Quicksilver is a network operating system for IBM workstations connected by a token ring. Quicksilver provides system services as user-level processes that maintain client states. Servers are resilient to external failure and can recover resources associated with failed clients. The commit protocol and log recovery primitives are available to applications so servers can tailor recovery techniques to requirements, trading off simplicity and efficiency against recoverability.
The authors have adopted a high-overhead transaction mechanism in Quicksilver, but with the policy of using it only when necessary. To this end, servers are divided into four types: those that have volatile internal states and only require signaling capability, such as the window manager; those that manage replicated volatile states and use transaction commit for atomicity, like the name server; those that manage recoverable states and require a full panoply of recovery mechanisms, like the file server; and those that manipulate long-lived states and require log service for checkpointing. Only those that manage recoverable states are truly expensive in Quicksilver. Transaction overhead is further reduced by providing alternative commit protocols to servers, so servers can choose how much to pay for recovery.

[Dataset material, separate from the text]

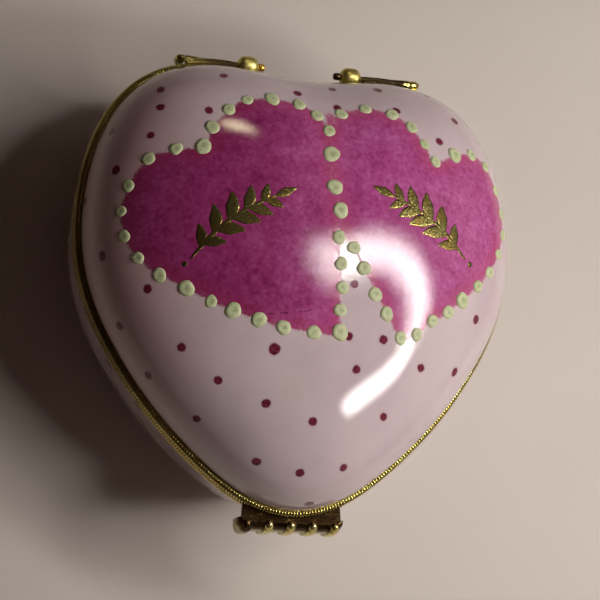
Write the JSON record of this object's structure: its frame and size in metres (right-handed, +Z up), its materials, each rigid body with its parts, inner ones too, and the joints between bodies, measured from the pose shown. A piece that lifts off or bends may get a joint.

Interprocess communication (IPC) addresses in Quicksilver are evidently site-dependent (contrary to the author’s statement in section 2.1), so IPC is location sensitive. Thus services (except for transaction management) are bound to nodes, migration is expensive, and load balancing (usually a fundamental rationale for a network operating system) is probably impractical. The Quicksilver IPC mechanism is heavily loaded, with responsibility for guaranteeing delivery and message ordering, for enforcing security constraints, and for maintaining transaction connectivity graphs. These overheads slow down processes that do not require the benefits provided and to some extent defeat the author’s goal of paying optional overhead for optional services.
The paper contains a comprehensive review of possible approaches and a wide-ranging survey of the distributed operating system literature.